> _Task requirements_: For the listing that follows, give again exactly the lines from the one with "Write part 2 of" to the one with "return group(cores)", including both.

> _Materials provided_:
▬▬▬▬▬▬

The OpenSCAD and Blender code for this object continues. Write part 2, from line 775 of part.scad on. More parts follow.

▬▬▬▬▬▬

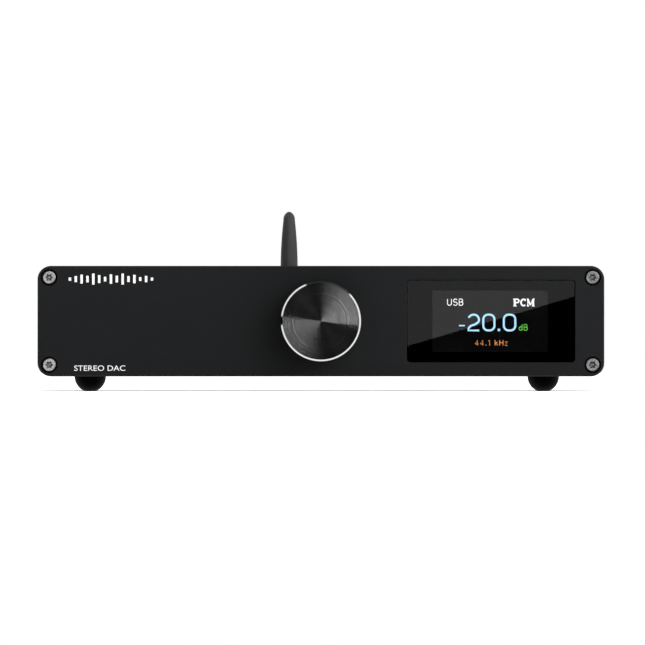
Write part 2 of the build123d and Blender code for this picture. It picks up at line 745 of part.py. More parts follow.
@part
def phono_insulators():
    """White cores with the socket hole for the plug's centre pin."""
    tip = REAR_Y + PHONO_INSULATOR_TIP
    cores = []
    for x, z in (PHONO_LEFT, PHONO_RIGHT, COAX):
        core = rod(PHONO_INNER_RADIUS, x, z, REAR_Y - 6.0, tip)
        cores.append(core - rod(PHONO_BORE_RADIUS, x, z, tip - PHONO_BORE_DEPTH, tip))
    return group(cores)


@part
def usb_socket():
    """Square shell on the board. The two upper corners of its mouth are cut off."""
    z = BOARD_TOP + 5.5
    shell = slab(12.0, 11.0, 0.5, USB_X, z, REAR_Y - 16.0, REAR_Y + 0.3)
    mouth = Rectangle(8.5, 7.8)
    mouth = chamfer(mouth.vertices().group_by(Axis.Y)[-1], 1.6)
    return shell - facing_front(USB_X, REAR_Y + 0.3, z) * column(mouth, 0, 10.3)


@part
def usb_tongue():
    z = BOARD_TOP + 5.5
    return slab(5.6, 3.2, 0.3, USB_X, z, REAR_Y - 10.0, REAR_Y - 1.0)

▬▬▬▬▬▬

> _The reply_:
Write part 2 of the build123d and Blender code for this picture. It picks up at line 745 of part.py. More parts follow.
@part
def phono_insulators():
    """White cores with the socket hole for the plug's centre pin."""
    tip = REAR_Y + PHONO_INSULATOR_TIP
    cores = []
    for x, z in (PHONO_LEFT, PHONO_RIGHT, COAX):
        core = rod(PHONO_INNER_RADIUS, x, z, REAR_Y - 6.0, tip)
        cores.append(core - rod(PHONO_BORE_RADIUS, x, z, tip - PHONO_BORE_DEPTH, tip))
    return group(cores)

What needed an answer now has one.